> **EXERCISE**:
Copy exactly the lines from the one containing "What build123d script" through the one containing "# The origin", both included, and nothing else.

> **RECORD EXCERPTS**:
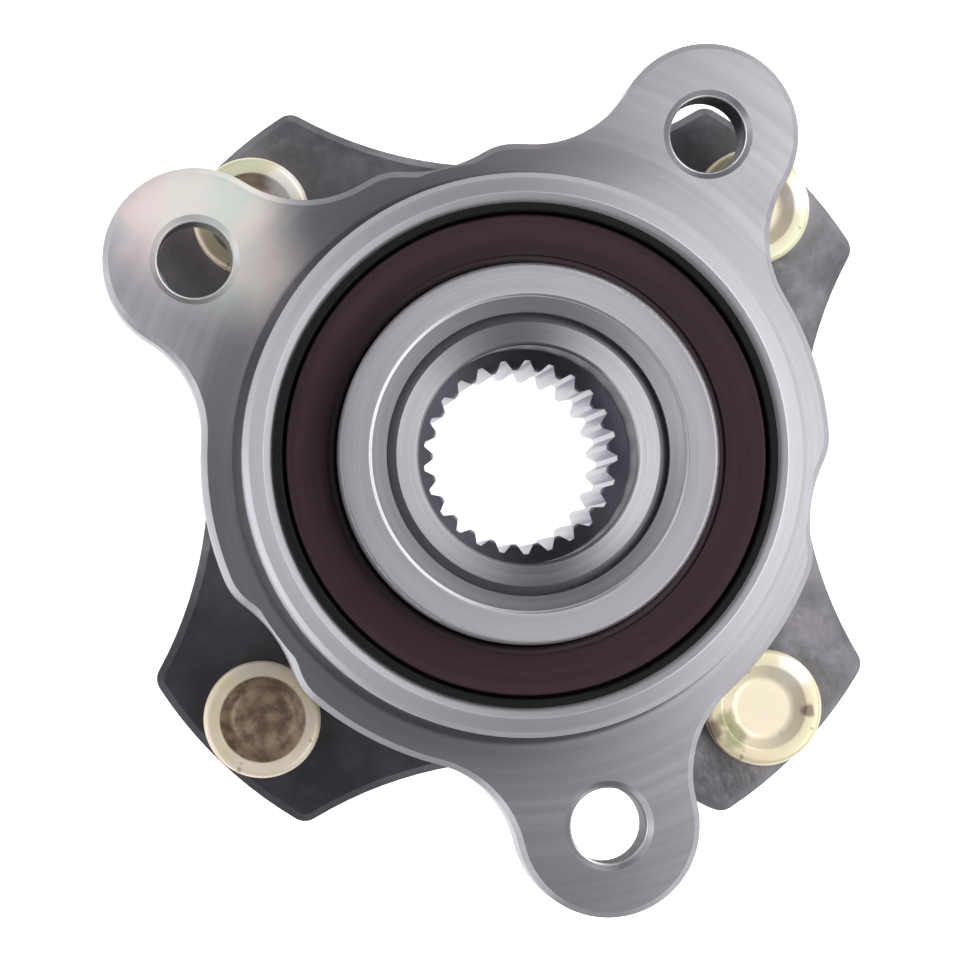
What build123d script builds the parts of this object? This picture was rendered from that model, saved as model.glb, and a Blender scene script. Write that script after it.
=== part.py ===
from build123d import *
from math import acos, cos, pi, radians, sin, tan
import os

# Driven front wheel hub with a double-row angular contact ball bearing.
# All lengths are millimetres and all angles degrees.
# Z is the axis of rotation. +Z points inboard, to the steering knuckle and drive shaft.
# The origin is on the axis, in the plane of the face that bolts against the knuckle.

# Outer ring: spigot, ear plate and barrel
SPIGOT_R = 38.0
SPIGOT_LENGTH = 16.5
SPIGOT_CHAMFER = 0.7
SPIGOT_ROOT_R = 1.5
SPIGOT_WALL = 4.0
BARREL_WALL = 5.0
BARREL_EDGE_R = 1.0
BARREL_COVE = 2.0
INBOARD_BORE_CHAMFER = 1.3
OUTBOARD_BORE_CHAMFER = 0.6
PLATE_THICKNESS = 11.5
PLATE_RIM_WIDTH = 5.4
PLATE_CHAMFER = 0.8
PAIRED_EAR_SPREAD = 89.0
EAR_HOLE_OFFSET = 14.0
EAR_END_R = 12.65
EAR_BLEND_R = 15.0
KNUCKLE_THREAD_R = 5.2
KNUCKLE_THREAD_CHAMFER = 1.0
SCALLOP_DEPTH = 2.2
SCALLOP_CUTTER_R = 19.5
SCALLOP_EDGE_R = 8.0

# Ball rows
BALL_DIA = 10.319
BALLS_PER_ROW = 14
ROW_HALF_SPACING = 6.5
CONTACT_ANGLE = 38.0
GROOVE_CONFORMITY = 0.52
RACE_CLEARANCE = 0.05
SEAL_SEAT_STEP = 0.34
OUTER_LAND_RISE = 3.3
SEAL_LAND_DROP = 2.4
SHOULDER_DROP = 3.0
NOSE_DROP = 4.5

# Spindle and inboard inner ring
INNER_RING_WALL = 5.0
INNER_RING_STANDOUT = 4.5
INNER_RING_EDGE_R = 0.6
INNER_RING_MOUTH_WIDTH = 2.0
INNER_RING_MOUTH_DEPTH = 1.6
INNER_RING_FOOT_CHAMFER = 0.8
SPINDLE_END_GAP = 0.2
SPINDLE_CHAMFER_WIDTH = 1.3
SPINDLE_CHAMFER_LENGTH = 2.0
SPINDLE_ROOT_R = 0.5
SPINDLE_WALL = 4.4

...

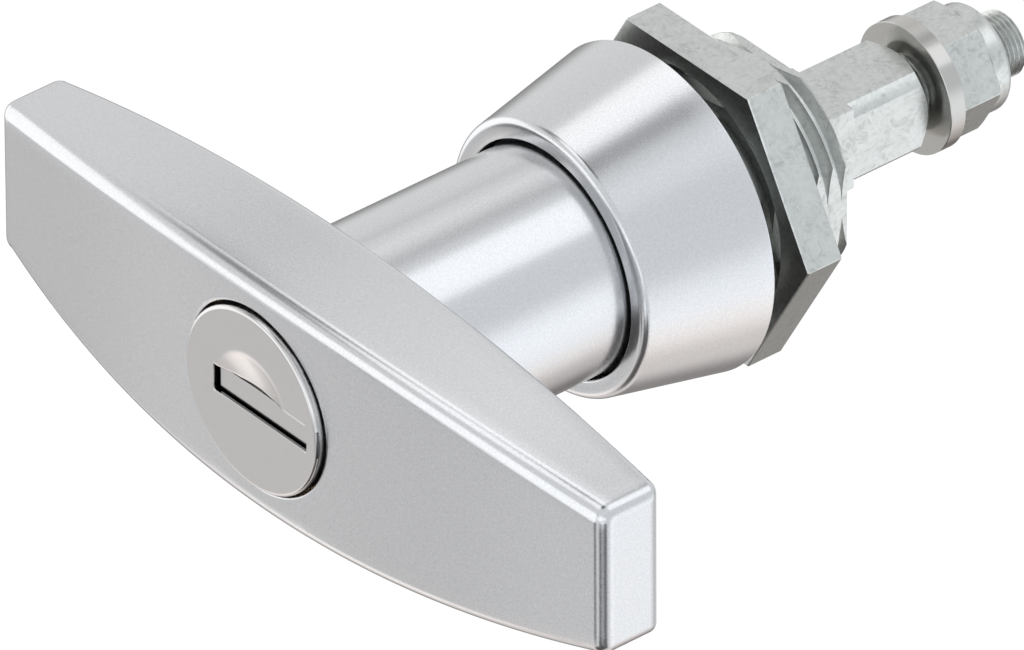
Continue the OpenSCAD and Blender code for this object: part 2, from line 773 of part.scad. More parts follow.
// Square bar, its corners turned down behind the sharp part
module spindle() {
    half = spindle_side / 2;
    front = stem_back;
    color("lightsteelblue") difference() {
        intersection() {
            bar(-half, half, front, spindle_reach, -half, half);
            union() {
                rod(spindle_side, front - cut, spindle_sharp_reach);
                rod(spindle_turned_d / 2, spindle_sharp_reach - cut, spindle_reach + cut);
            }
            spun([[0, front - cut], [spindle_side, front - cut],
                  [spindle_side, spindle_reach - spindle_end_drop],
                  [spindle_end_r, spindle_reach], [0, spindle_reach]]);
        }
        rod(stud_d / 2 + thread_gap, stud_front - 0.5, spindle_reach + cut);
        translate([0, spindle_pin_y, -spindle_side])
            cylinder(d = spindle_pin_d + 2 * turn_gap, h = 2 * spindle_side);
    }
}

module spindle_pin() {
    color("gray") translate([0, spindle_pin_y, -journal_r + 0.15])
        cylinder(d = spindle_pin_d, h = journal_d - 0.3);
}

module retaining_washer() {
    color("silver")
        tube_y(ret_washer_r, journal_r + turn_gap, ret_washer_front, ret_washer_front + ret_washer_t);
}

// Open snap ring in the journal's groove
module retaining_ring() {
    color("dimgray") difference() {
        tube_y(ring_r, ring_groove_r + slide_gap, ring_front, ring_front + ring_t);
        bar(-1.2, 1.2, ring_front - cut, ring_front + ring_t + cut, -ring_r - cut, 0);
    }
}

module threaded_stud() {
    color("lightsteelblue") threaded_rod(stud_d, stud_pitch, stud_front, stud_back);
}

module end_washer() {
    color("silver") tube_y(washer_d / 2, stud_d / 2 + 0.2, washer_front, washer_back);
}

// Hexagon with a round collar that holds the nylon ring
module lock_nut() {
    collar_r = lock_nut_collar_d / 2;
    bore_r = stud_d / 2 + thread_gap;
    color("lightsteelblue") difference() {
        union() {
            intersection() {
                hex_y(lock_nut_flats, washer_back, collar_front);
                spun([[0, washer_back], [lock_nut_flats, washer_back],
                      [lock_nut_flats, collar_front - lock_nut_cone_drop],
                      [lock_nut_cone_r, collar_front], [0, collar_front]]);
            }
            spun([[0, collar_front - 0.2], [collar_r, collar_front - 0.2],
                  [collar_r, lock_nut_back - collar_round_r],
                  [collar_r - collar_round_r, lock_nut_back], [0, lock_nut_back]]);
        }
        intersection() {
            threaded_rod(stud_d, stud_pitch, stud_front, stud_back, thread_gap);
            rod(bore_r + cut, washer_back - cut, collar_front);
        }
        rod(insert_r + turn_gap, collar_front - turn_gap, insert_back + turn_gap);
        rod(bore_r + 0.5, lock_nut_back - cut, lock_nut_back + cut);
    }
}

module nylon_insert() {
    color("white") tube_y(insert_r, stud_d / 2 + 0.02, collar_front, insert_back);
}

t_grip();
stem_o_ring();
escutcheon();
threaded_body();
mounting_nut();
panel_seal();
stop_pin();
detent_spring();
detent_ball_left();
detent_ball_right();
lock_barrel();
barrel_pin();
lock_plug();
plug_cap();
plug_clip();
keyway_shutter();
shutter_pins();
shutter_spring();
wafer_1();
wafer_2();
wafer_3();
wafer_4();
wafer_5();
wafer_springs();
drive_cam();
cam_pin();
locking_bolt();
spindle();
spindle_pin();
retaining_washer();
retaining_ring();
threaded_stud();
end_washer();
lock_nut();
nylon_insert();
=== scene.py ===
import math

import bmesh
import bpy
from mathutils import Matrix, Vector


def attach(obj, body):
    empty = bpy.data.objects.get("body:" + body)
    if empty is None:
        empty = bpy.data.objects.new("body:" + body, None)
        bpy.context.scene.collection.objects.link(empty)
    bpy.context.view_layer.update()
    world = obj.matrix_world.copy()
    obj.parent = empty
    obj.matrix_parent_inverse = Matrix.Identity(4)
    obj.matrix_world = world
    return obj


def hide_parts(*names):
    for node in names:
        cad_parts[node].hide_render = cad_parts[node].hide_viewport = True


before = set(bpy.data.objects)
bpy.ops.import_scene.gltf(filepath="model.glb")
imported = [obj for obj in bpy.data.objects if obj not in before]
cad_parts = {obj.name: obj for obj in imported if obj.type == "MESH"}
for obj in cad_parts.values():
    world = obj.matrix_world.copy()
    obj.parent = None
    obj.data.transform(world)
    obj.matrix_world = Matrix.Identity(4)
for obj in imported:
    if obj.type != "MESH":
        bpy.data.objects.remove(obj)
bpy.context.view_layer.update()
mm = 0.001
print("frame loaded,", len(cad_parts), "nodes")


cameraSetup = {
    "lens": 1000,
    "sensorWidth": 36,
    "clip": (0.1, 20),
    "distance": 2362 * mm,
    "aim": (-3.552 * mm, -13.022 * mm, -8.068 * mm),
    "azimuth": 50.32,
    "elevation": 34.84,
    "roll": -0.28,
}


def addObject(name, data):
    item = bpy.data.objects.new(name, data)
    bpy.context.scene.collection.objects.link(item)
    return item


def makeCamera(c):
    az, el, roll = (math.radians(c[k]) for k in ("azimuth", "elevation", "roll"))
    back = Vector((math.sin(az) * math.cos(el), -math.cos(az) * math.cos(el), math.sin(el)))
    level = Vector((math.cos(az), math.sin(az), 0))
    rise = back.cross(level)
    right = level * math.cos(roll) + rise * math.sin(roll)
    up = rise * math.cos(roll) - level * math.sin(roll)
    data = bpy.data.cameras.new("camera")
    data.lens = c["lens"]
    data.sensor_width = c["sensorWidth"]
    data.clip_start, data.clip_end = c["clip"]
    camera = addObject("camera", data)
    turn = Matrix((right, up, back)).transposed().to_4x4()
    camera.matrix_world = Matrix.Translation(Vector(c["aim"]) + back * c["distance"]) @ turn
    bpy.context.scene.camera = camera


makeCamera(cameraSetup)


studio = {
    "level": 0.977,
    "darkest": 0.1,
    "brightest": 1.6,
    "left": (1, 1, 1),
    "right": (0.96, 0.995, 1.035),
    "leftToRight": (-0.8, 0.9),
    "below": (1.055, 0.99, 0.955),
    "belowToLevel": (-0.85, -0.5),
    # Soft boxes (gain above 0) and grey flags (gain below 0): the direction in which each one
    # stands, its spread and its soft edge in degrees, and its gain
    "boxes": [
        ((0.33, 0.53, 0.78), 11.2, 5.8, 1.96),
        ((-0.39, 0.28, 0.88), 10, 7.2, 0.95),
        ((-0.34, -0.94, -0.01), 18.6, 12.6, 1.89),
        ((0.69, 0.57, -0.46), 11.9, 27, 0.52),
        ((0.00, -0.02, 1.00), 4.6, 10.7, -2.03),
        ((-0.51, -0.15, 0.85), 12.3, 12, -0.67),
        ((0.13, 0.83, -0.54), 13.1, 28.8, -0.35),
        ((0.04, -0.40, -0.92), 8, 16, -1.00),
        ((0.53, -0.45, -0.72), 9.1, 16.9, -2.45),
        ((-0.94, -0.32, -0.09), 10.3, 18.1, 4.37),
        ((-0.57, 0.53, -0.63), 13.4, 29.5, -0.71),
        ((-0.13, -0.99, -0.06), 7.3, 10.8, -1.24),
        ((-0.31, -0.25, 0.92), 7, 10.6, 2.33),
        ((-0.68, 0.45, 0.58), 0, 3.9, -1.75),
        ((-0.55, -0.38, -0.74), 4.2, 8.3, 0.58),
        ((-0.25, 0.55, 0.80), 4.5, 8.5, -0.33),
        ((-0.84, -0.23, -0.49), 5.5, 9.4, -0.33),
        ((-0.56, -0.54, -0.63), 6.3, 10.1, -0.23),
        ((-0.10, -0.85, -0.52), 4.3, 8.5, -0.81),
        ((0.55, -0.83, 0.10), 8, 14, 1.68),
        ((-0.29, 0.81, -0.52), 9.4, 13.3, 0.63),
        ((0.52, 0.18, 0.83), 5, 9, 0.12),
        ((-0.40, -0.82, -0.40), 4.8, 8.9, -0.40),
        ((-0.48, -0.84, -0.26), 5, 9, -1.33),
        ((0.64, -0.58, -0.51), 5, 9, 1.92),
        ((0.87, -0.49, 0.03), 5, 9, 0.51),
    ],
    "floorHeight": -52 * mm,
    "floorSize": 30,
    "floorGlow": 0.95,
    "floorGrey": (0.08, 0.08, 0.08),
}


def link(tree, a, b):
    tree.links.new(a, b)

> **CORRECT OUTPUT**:
What build123d script builds the parts of this object? This picture was rendered from that model, saved as model.glb, and a Blender scene script. Write that script after it.
=== part.py ===
from build123d import *
from math import acos, cos, pi, radians, sin, tan
import os

# Driven front wheel hub with a double-row angular contact ball bearing.
# All lengths are millimetres and all angles degrees.
# Z is the axis of rotation. +Z points inboard, to the steering knuckle and drive shaft.
# The origin is on the axis, in the plane of the face that bolts against the knuckle.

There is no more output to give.